Charlie Sweatpants: I agree, though this is an instance where I’m inclined to give them a little slack. These characters and layouts were never designed with HD in mind.

I can and do blame them for the repetitive stories, the boring plots and all of the other ways the writing has fallen apart. But while the animation has definitely gotten stiffer, they are really limited with what they can do with modern animation while still keeping the overall look of the show.

Dave: Who knew you could be benevolent with Zombie Simpsons?
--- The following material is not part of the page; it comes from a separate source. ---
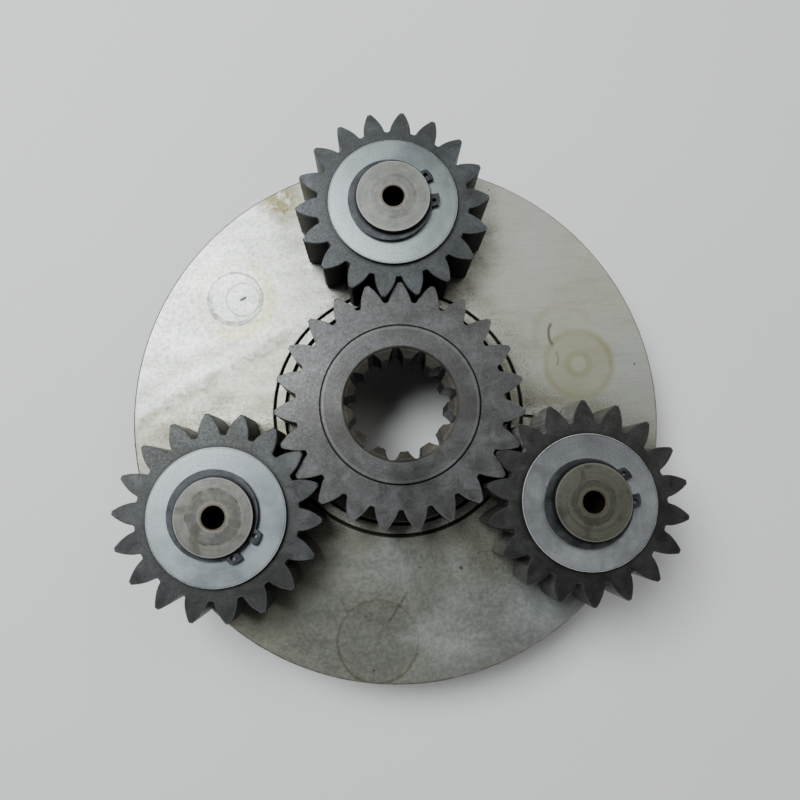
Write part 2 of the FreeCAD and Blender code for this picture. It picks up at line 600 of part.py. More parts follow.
    # ---------------------------------------------------- retaining ring
    rr = new_body("retaining_ring_" + tag)
    sk = sketch(rr, "ring_outline_" + tag)
    g = sk.addGeometry(Part.Circle(V(-D["ring_shift"], 0, 0), V(0, 0, 1), D["ring_out"]), False)
    c = sk.addConstraint(Sketcher.Constraint("Radius", g, D["ring_out"]))
    sk.setExpression("Constraints[%d]" % c, "Dimensions.ring_out")
    circle(sk, "Dimensions.groove_rad", D["groove_rad"])
    pad(rr, sk, "ring_body_" + tag, "Dimensions.ring_thick")
    for side in (1.0, -1.0):
        sk = sketch(rr, "lug_outline_%s_%s" % (tag, "p" if side > 0 else "n"))
        a_in, a_out = math.radians(10.7 * side), math.radians(29.5 * side)
        r_lo, r_hi = D["groove_rad"] + 0.25, D["lug_out"]
        p1, p2 = pol(r_lo, a_in * 0.98), pol(r_hi - 0.25, a_in * 0.92)
        p3, p4 = pol(r_hi - 0.35, a_out * 0.86), pol(r_lo, a_out * 1.12)
        pm = pol(r_hi, 0.5 * (a_in * 0.92 + a_out * 0.86))
        q = [V(a[0], a[1], 0) for a in (p1, p2, pm, p3, p4)]
        sk.addGeometry(Part.LineSegment(q[0], q[1]), False)
        sk.addGeometry(Part.Arc(q[1], q[2], q[3]), False)
        sk.addGeometry(Part.LineSegment(q[3], q[4]), False)
        sk.addGeometry(Part.LineSegment(q[4], q[0]), False)
        pad(rr, sk, "lug_%s_%s" % (tag, "p" if side > 0 else "n"), "Dimensions.ring_thick")
    sk = sketch(rr, "gap_outline_" + tag, "Dimensions.ring_thick")
    h1 = 13.0 * math.tan(math.radians(10.7))
    h2 = 20.0 * math.tan(math.radians(9.8))
    q = [V(12.0, -h1, 0), V(20.0, -h2, 0), V(20.0, h2, 0), V(12.0, h1, 0)]
    for i in range(4):
        sk.addGeometry(Part.LineSegment(q[i], q[(i + 1) % 4]), False)
    pocket(rr, sk, "gap_cut_" + tag)
    sk = sketch(rr, "plier_holes_" + tag, "Dimensions.ring_thick")
    for side in (1.0, -1.0):
        x, y = pol(16.75, math.radians(19.9 * side))
        circle(sk, "Dimensions.lug_hole", D["lug_hole"], x, y)
    pocket(rr, sk, "plier_hole_cut_" + tag)
    rr.Placement = FreeCAD.Placement(V(px, py, TOP + D["groove_low"] + 0.05), FreeCAD.Rotation(V(0, 0, 1), RING_GAP[tag]))

    # ------------------------------------------------ needle cage, rollers
    cage = new_body("needle_cage_" + tag)
    sk = sketch(cage, "cage_outline_" + tag)
    circle(sk, "Dimensions.cage_out", D["cage_out"])
    circle(sk, "Dimensions.cage_in", D["cage_in"])
    pad(cage, sk, "cage_ring_" + tag, "Dimensions.cage_long")
    sk = sketch(cage, "pocket_outline_" + tag, None, "XZ_Plane")
    wide = D["roller_rad"] + 0.08
    z0 = 0.5 * (D["cage_long"] - D["roller_long"]) - 0.1
    z1 = D["cage_long"] - z0
    q = [V(-wide, z0, 0), V(wide, z0, 0), V(wide, z1, 0), V(-wide, z1, 0)]
    for i in range(4):
        sk.addGeometry(Part.LineSegment(q[i], q[(i + 1) % 4]), False)
    p = pocket(cage, sk, "pocket_cut_" + tag, "Dimensions.cage_out + 1")
    polar(cage, [p], "pocket_pattern_" + tag, "Dimensions.roller_count")
    zb = TOP + D["planet_lift"] + 0.5 * (D["planet_face"] - D["cage_long"])
    cage.Placement = FreeCAD.Placement(V(px, py, zb), FreeCAD.Rotation(V(0, 0, 1), ang))

    rollers = []
    rm = 0.5 * (D["pin_rad"] + D["planet_bore"])
    zr = TOP + D["planet_lift"] + 0.5 * (D["planet_face"] - D["roller_long"])
    n = int(D["roller_count"])
    for i in range(n):
        a = math.radians(ang + 90.0 + 360.0 * i / n)
        cyl = doc.addObject("Part::Cylinder", "needle_%s_%02d" % (tag, i + 1))
        cyl.setExpression("Radius", "Dimensions.roller_rad")
        cyl.setExpression("Height", "Dimensions.roller_long")
        cyl.Placement = FreeCAD.Placement(V(px + rm * math.cos(a), py + rm * math.sin(a), zr), FreeCAD.Rotation())
        rollers.append(cyl)
    pack = doc.addObject("Part::Compound", "needle_rollers_" + tag)
    pack.Label = "needle_rollers_" + tag
    pack.Links = rollers

    # ---------------------------------------------------------- lock pin
    lp = new_body("lock_pin_" + tag)
    sk = sketch(lp, "tube_outline_" + tag)
    circle(sk, "Dimensions.lock_rad", D["lock_rad"])
    circle(sk, "Dimensions.lock_rad - Dimensions.lock_wall", D["lock_rad"] - D["lock_wall"])
    pad(lp, sk, "tube_" + tag, "Dimensions.lock_long")
    sk = sketch(lp, "split_outline_" + tag, "Dimensions.lock_long")
    q = [V(0, -0.45, 0), V(4.0, -0.45, 0), V(4.0, 0.45, 0), V(0, 0.45, 0)]
    for i in range(4):
        sk.addGeometry(Part.LineSegment(q[i], q[(i + 1) % 4]), False)
    pocket(lp, sk, "split_cut_" + tag)
    turn = FreeCAD.Rotation(V(0, 0, 1), ang).multiply(FreeCAD.Rotation(V(0, 1, 0), 90))
    start = D["lock_outer"] - D["lock_long"]
    lx, ly = pol(start, math.radians(ang))
    lp.Placement = FreeCAD.Placement(V(lx, ly, D["hub_drop"] + 0.5 * D["plate_thick"]), turn)

doc.recompute()

# ------------------------------------------------------------ test and write
nodes = [o for o in doc.Objects if o.TypeId == "PartDesign::Body" or o.TypeId == "Part::Compound"]
bad = []
for o in doc.Objects:
    if "Invalid" in o.State or "Error" in o.State:
        bad.append("%s %s" % (o.Name, o.State))
for o in nodes:
    if o.Shape.isNull() or not o.Shape.isValid():
        bad.append(o.Label + " has no valid shape")
    elif o.TypeId == "PartDesign::Body" and len(o.Shape.Solids) != 1:
        bad.append("%s holds %d solids" % (o.Label, len(o.Shape.Solids)))
if bad:
    raise RuntimeError("; ".join(bad))
os.makedirs("parts", exist_ok=True)
for o in nodes:
    o.Shape.exportStep("parts/%s.step" % o.Label)
print(len(nodes), "nodes written")
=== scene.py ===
import math
import bpy
from mathutils import Matrix, Vector


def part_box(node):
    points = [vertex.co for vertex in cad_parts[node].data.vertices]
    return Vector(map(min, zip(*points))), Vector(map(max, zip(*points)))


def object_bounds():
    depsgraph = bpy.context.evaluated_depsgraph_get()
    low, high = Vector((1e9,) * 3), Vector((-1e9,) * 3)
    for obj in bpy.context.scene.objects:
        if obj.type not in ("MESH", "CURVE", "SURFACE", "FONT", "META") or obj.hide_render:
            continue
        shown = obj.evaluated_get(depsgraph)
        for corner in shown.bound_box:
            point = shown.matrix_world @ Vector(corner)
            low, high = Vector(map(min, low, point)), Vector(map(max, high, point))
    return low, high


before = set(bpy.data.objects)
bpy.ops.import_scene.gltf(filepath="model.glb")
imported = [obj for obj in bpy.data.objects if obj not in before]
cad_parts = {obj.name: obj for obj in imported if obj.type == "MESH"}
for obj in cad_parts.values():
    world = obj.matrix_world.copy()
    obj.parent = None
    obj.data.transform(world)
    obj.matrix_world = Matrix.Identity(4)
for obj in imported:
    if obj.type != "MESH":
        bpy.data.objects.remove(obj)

CAD_BOX = [list(v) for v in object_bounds()]
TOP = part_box("carrier_plate")[1].z              # the plate's upper face
AXIS = {}
for tag in "abc":
    lo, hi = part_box("planet_pin_" + tag)
    AXIS[tag] = ((lo.x + hi.x) / 2, (lo.y + hi.y) / 2)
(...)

  I learned something tonight.

Charlie Sweatpants: I didn’t say it doesn’t suck.

  It does.

  I just said that in this one, narrow area the fact that it sucks isn’t due to apathy or laziness.

Okay, anything else?

Dave: Nada. I can’t believe we’re on Season 23 and have 22 more of these to go.

  I just made myself sad.

Charlie Sweatpants: Look on the bright side, maybe it’ll only be a 20 or 21 episode season.

12 Responses to “Crazy Noises: The Falcon and the D’Ohman”

  1. 1 Philip
    27 September 2011 at 5:40 pm

    Agreed that Doris should have been retired.
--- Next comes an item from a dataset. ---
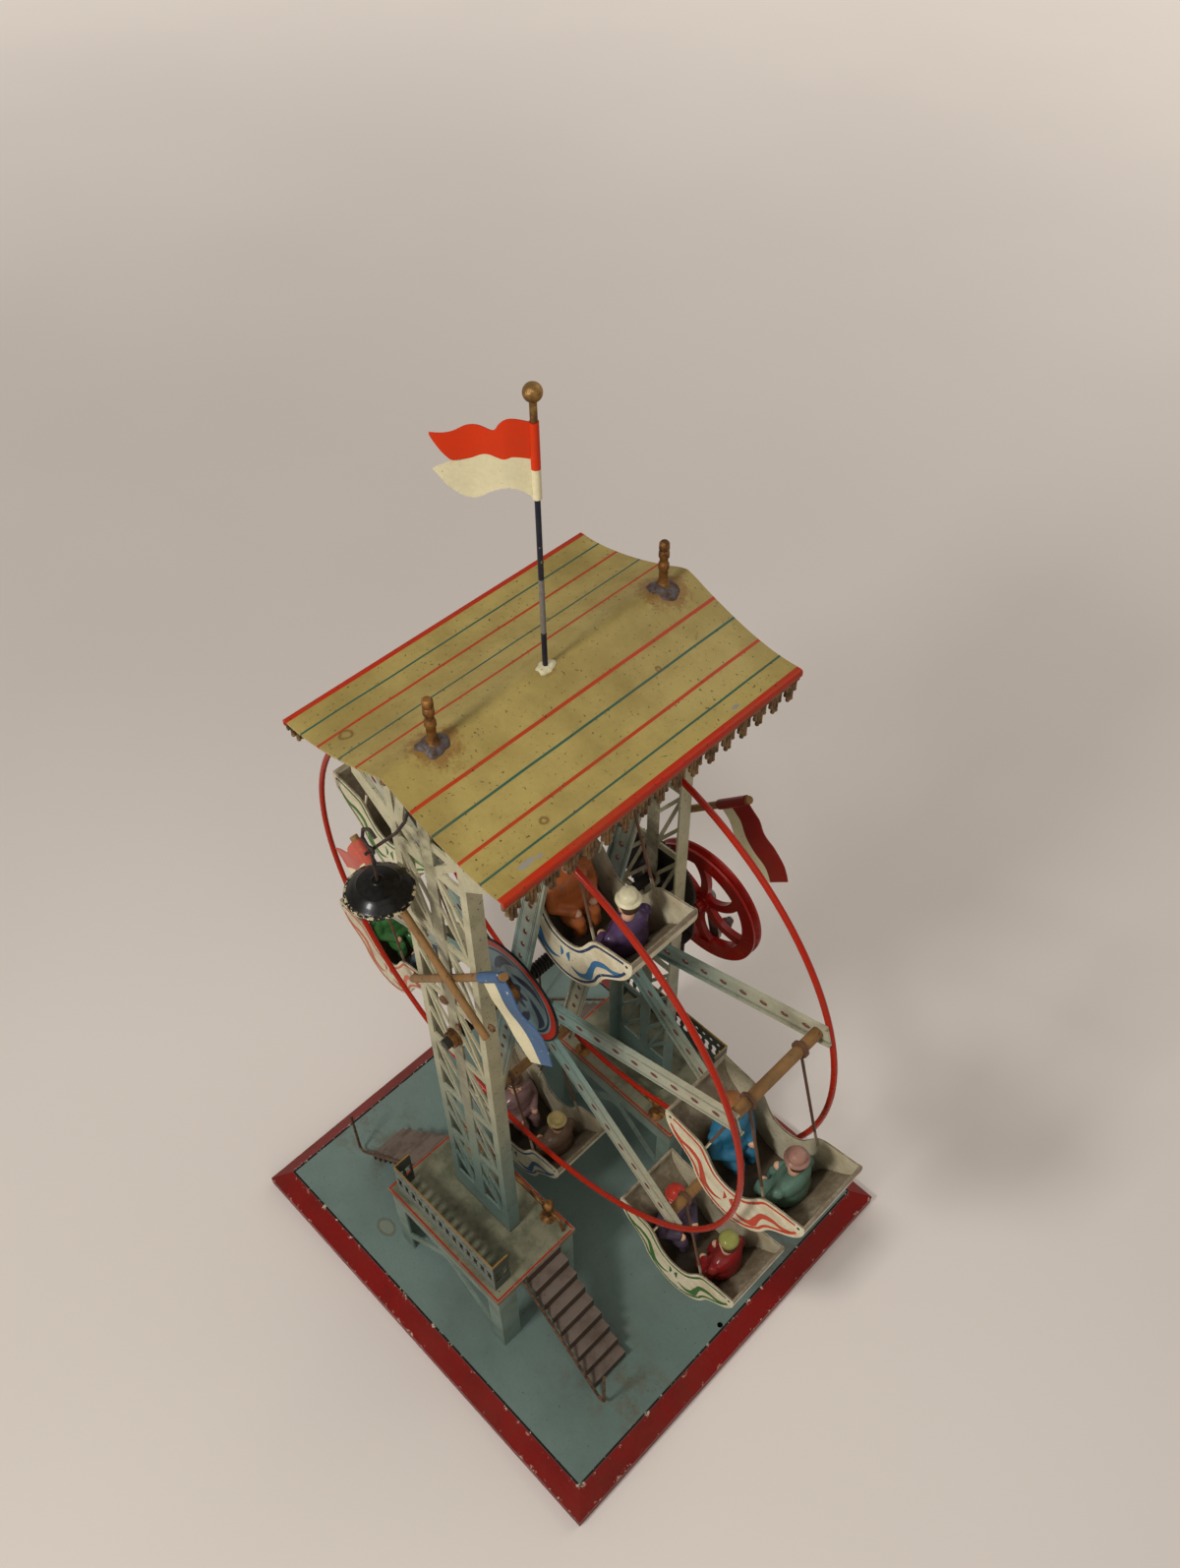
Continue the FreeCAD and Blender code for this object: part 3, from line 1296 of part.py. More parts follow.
def banner_solid(ends, y, runs):
    """Sleeve on the upper end of a rod with the flag sheet below it."""
    (low_x, low_z), (high_x, high_z) = ends
    low, high = Vector(low_x, y, low_z), Vector(high_x, y, high_z)
    along = (high - low).normalize()
    away = Vector(along.z, 0, -along.x)
    if away.z > 0:
        away = away * -1
    width, rod = value("banner_width"), value("flag_rod")
    inner = rod + value("press_gap")
    corner = high - along * value("banner_set_back")
    sleeve = Part.makeCylinder(inner + value("sleeve_wall"), width, corner - along * width, along)
    bore = Part.makeCylinder(inner, 3 * width, corner - along * 2 * width, along)
    corners = [[corner + along * (x * width) + away * (z * width) for x, z in run]
               for run in runs]
    edges = []
    for points in corners:
        spline = Part.BSplineCurve()
        spline.interpolate(points)
        edges.append(spline.toShape())
    face = Part.Face(Part.Wire(edges))
    thickness = value("flag_sheet")
    face.translate(Vector(0, -thickness / 2, 0))
    return face.extrude(Vector(0, thickness, 0)).fuse(sleeve).cut(bore)


def add_tower_flags():
    near = value("tower_offset + seat_gap + flag_rod")
    far = near + value("2 * flag_rod + seat_gap")
    rods = [rod_solid(RISING_ROD, -near), rod_solid(CROSSING_ROD, -far)]
    part(shaped("front_flag_rods", Part.makeCompound(rods)))
    part(shaped("rear_flag_rod", rod_solid(REAR_ROD, near)))
    part(shaped("front_right_flag", banner_solid(RISING_ROD, -near, BANNER_RUNS)))
    part(shaped("front_left_flag", banner_solid(CROSSING_ROD, -far, PENNANT_RUNS)))
    part(shaped("rear_right_flag", banner_solid(REAR_ROD, near, BANNER_RUNS)))


# ---------------------------------------------------------------- lamp

# Route of the bracket wire from the lamp pin back to the tower head, as steps
# (along X, away from the tower, up) from the pin's near end.
BRACKET_ROUTE = [(0.0, 0.0, 0.0), (9.8, -0.6, 13.3), (13.6, -1.5, 20.3), (14.6, -2.7, 24.6),
                 (12.4, -3.9, 26.6), (7.5, -5.0, 25.5), (1.5, -6.8, 23.0), (-2.8, -8.4, 21.0),
                 (-4.7, -9.9, 16.2)]
CROOK_ROUTE = [(-1.2, 0.35), (-3.2, 3.0), (-2.0, 7.4), (1.4, 10.2), (3.6, 8.2)]


def add_lamp():
    """Enamel shade on a wire hook that swings on the end of a bent bracket."""
    wire = value("lamp_wire")
    x, z = value("lamp_x"), value("lamp_height")
    middle = -value("tower_offset") - value("lamp_standoff")
    half_pin = value("lamp_pin_length") / 2
    near = middle + half_pin
    depth = value("lamp_standoff - lamp_pin_length / 2 - lamp_wire - seat_gap")
    scale = depth / -BRACKET_ROUTE[-1][1]
    route = [Vector(x, middle - half_pin, z)]
    route += [Vector(x + dx, near - dy * scale, z + dz) for dx, dy, dz in BRACKET_ROUTE]
    part(shaped("lamp_bracket", wire_rod(route, wire, 1.4 * wire)))
    eye_inner = wire + value("running_gap")
    eye = Part.makeTorus(eye_inner + wire, wire, Vector(x, middle, z), Y_AXIS)
    shade_top = z - value("shade_drop")
    stem_top = z - eye_inner - wire
    nut, nut_height = value("stem_nut"), value("stem_nut_height")
    nut_top = shade_top - value("shade_sheet + seat_gap")
    stem = Part.makeCylinder(wire, stem_top - nut_top, Vector(x, middle, nut_top))
    stem_nut = Part.makeCylinder(nut, nut_height, Vector(x, middle, nut_top - nut_height))
    crook = wire_rod([Vector(x + dx, middle, z + dz) for dx, dz in CROOK_ROUTE], wire, 1.4 * wire)
    part(shaped("lamp_hook", eye.fuse([stem, stem_nut, crook])))
    part(place(shaped("lamp_shade", shade_solid()), "lamp_x", "-tower_offset - lamp_standoff",
               "lamp_height - shade_drop"))


def shade_solid():
    """Shallow dome open below, with a hole for the stem of its hook."""
    radius, height, skin = value("shade_radius"), value("shade_height"), value("shade_sheet")
    boss, hole = value("shade_boss"), value("lamp_wire + press_gap")
    shoulder = (0.55 * radius, -0.26 * height)
    outer = Part.Arc(Vector(boss, 0, 0), Vector(shoulder[0], 0, shoulder[1]),
                     Vector(radius, 0, -height)).toShape()
    inner = Part.Arc(Vector(radius - skin, 0, -height),
                     Vector(shoulder[0] - skin / 3, 0, shoulder[1] - skin),
                     Vector(boss, 0, -skin)).toShape()
    section = Part.Wire([straight((hole, 0), (boss, 0)), outer,
                         straight((radius, -height), (radius - skin, -height)), inner,
                         straight((boss, -skin), (hole, -skin)),
                         straight((hole, -skin), (hole, 0))])
    return Part.Face(section).revolve(Vector(), Z_AXIS, 360)


# ---------------------------------------------------------------- the toy

add_base_pan()
for side, sign in (("front", -1), ("rear", 1)):
    add_platform(side, sign)
    add_trestles(side, sign)
    add_railing(side, sign)
    for hand, sign_x in (("left", -1), ("right", 1)):
        add_stair(f"{side}_stair_{hand}", sign_x, sign)
    add_tower(side, sign)
add_handrails()
add_gate_posts()
add_gate_bars()
add_bearings()
add_crank_bracket()
add_axle()
add_rings_and_discs()
add_spokes()
add_cross_rods()
add_gondolas()
add_riders()
add_gears()
add_crankshaft()
add_flywheel()
add_crank_arm()
add_roof()
for side, sign in (("left", -1), ("right", 1)):
    add_fringe(side, sign)
add_finials()
add_flagpole()
add_roof_flag()
add_tower_flags()
add_lamp()

doc.recompute()

failed = [item.Name for item in doc.Objects if {"Invalid", "Error"} & set(item.State)]
if failed:
    raise RuntimeError(f"objects that did not compute: {failed}")
for item in parts:
    if item.Shape.isNull() or not item.Shape.isValid() or not item.Shape.Solids:
        raise RuntimeError(f"sub-part {item.Label} has no valid solid")

for item in parts:
    item.Shape.exportStep(os.path.join("parts", item.Label + ".step"))
    print(item.Label, len(item.Shape.Solids), "solids", round(item.Shape.Volume, 2), "mm3")
print(len(parts), "sub-parts")
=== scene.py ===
import math

import bmesh
import bpy
from mathutils import Matrix, Vector, noise


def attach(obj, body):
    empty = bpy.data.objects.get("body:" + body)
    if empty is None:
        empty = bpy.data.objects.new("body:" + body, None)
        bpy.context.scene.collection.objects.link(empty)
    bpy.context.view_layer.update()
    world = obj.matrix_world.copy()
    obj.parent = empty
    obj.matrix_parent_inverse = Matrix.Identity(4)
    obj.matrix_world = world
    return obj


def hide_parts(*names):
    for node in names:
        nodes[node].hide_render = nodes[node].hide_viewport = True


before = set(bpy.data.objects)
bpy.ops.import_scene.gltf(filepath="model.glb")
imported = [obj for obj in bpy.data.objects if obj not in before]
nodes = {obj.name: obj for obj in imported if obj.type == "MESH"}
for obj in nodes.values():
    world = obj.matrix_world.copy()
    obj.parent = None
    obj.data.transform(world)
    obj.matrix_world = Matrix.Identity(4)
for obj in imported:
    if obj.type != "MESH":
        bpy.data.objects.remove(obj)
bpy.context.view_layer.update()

mm = 0.001
axleHeight = 194.1


def srgb(colour):
    def channel(level):
        level /= 255
        return level / 12.92 if level <= 0.04045 else ((level + 0.055) / 1.055) ** 2.4
    return [channel(level) for level in colour]


def feed(tree, source, socket):  # with a link or with a plain value
    source = getattr(source, "socket", source)
    if isinstance(source, bpy.types.NodeSocket):
        tree.links.new(source, socket)
    elif socket.type == "RGBA":
        socket.default_value = (*srgb(source), 1)
    else:
        socket.default_value = source


def addNode(tree, kind, inputs={}, **settings):
    node = tree.nodes.new(kind)
    for name, value in settings.items():
        setattr(node, name, value)
    for name, sources in inputs.items():
        for source in sources if isinstance(sources, list) else [sources]:
            feed(tree, source, node.inputs[name])
    return node


def arithmetic(operation, turned=False):
    def work(field, *others):
        values = (field, *others)
        return field.finish.calc(operation, *(values[::-1] if turned else values))
    return work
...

    I also had to wonder if even Doris Grau could have made a line as shitty as “mashed potatoes coming out of their ears” funny…and I think the answer is yes. I think her performance could have redeemed it.

    She’s a lot like Hartman (and Lovitz) in that way…even with subpar material, they can not only sell it, they can make it great.

    Clunkers like that just remind us of how it’s not her anymore. The real Lunchlady Doris would have made me laugh. Maybe I would have laughed at the shittiness of the joke, but at least I would have laughed.

  2. 2 Stan
    27 September 2011 at 9:30 pm

    I say it hits too much on the internet jokes. The internet was never a forte of the show which once made it an “inner netting” joke. What is it going to live off next? Forever alone memes by 2015?

  3. 3 Thrillho
    27 September 2011 at 9:55 pm

    I didn’t watch the episode, but I agree that there’s no point in keeping Lunchlady Doris around without Doris Grau. Even Tress MacNeille, one of the most prolific voice actresses working today, doesn’t do her character justice.

  4. 28 September 2011 at 1:35 am

    Reading your point about Lunchlady Doris, it occurs to me: since when would Lunchlady Doris give a shit about serving the kids the same food everyday? That awful joke’s not just awful; it’s totally out of character by having her not be apathetic.

    Beyond that… I agree about the closed sidewalk being one of the kinda funny parts. A handful of other jokes made me chuckle, but wow, the episode was really weighed down by those drawn-out flashbacks, even by Zombie Simpsons standards! Especially since they had a pretty flimsy story to begin with.

  5. 28 September 2011 at 12:26 pm

    I remember the first time they showed Lunchlady Doris again with MacNeille’s voice, I was pretty stunned. It was some horrible joke about her pouring from an old bag and a bunch of souls coming out. That’s what they brought her back for? Silent for about a decade and this was the joke that was SO hilarious that they felt the need to reintroduce her. Terrible.

    28 September 2011 at 1:52 pm

    I’m not really sure why they brought back Lunchlady Doris at all — why not just bring in a new lunchlady/nurse? After Lionel Hutz was retired, they brought in a new lawyer or two, didn’t they? Or they just usually focused on the blue-haired lawyer guy. I just don’t understand why they felt the need to ressurect this character… and it’s a REALLY bad sign for those hoping the show will be cancelled, because it proves that they’re willing to replace characters with new voices…. this show will never end.

    • 7 Stan
      28 September 2011 at 5:17 pm

      Actually they didn’t replace a single character that they “killed”. Neither Bleeding Gums Murphy, nor Marvin Monroe were ever replaced, and those were two very funny characters btw. Then they kiled Hutz, McClure, Lunchlady Doris and even Maude Flanders (for some reason). Instead they stick to Ralph Wiggum and the Craxy Car Lady when it comes to jokes, which were probably least than just scrap from the original show. This is both sad and unpromising, as it looks like the show’s cast s not about to change since mid-2005 and won’t change any time soon.

      • 8 Thrillho
        28 September 2011 at 5:37 pm

        They actually did bring Dr. Marvin Monroe back in Season 15, and the reason they gave for his absence was that he’d been “very sick.” That’s a lazy excuse, but I wouldn’t mind so much if they’d at least brought him back on once in a while. To the best of my knowledge, he hasn’t appeared since then.

        • 9 Stan
          28 September 2011 at 7:06 pm

          Yeah, I remember that. Then they said that Monroe wasn’t returned because Shearer had trouble with voicing him back then. Well at least that was fair (not that a late 80s character doesn’t fit in an early 10s ambiance). They should’ve definitely done the same thing with Doris.

    • 10 Stan
      28 September 2011 at 5:18 pm

      Well, they didn’t really kill Doris, but I agree to that they pretty much shoud’ve.

      • 11 Stan
        28 September 2011 at 5:19 pm

        *Crazy cat lady. Sorry for triple posting, seems liek the owners of this blog really stand by their words (to not allow the editing of posts).

  7. 27 April 2012 at 3:04 pm

    I’m confused with what your complaining about.